Processing and imaging
Prior to processing the downhole data using a VSP processing flow, noise attenuation and amplitude compensation methods used in surface seismic processing were adapted for application to the VSP data. Anomalous Amplitude Attenuation (AAA) is commonly used as a surface seismic noise reduction technique. AAA aims to attenuate random noise by transforming the processing gather into the frequency domain and applying a spatial median filter. Frequency bands that deviate from the median amplitude by a specified threshold are either zeroed, or replaced by good frequency bands interpolated from neighboring traces. By using AAA, the high amplitude noise was suppressed from the raw VSP data with minimal loss of signal.
With land data, due to variability of the near-surface conditions and inconsistent coupling of the vibroseis source, it is typical to observe a rather random scatter in the recorded amplitudes versus offset. Surface Consistent Amplitude Compensation (SCAC) compensates for this amplitude variation from shot to shot. SCAC is commonly used in land surface seismic processing and compensates for shot, detector and offset amplitude variations that are caused by acquisition effects and are not a consequence of the subsurface geology.
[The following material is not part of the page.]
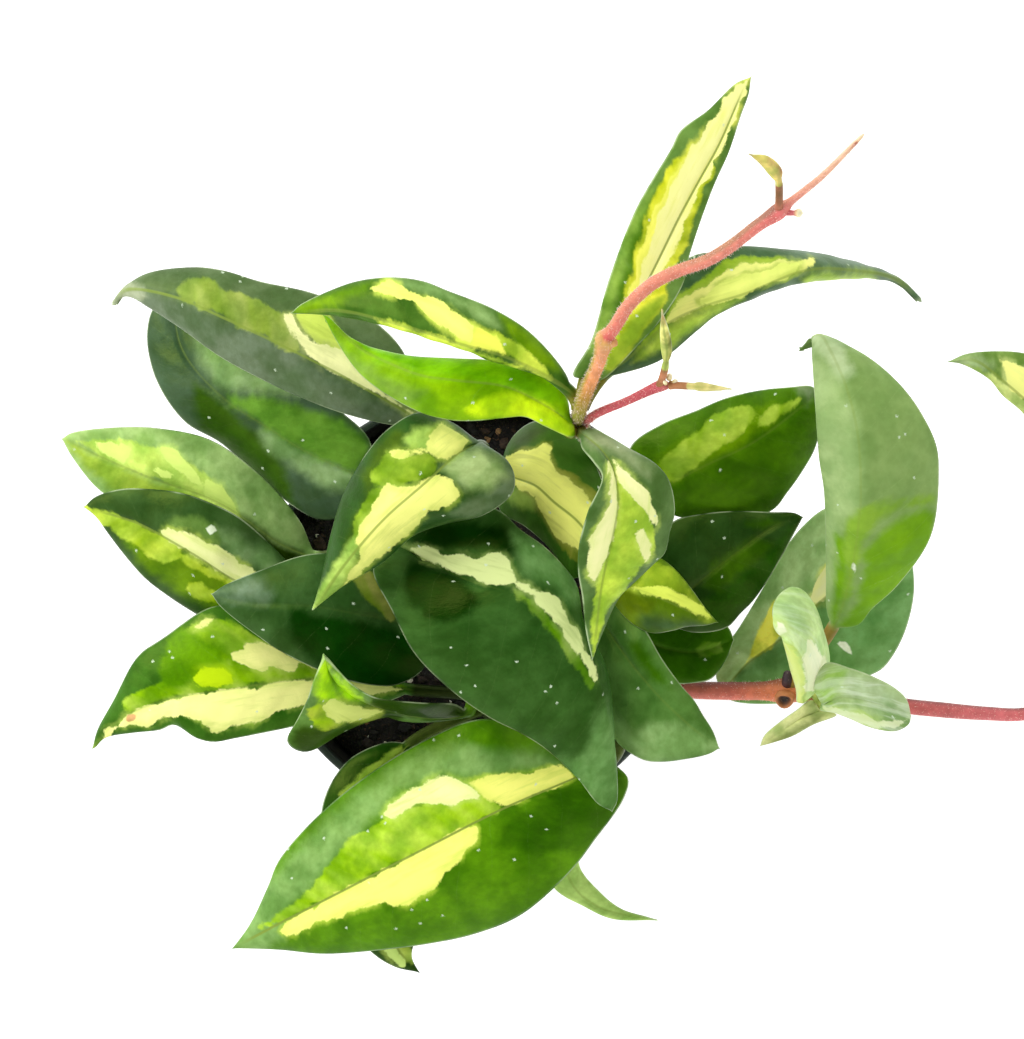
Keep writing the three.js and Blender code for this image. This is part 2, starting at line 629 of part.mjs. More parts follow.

For this land 3D VSP, SCAC was used by applying the compensation along the offset and shot axis (Figure 3).
To generate upgoing waves as input to migration, traditional median filtering enhanced and removed downgoing waves from the vertical channel wavefields. To maximize the offsets used in the p-wave migration, shear noise was reduced using a Radon filter prior to deconvolution. An inverse Q filter was also applied prior to deconvolution.
Q is commonly estimated from the downgoing arrivals of the borehole data. This data set allows us to estimate Q, using a spectral ratio technique, from the near surface to the reservoir. A log of effective Q was determined by setting a shallow receiver as reference and calculating Q between the reference and all other trace spectra. Q values from one near shot are plotted in Figure 2. An average Q value of 100 was estimated from several near offset sources, and applied as an inverse filter. The data were deconvolved using standard up-by-down deterministic VSP deconvolution.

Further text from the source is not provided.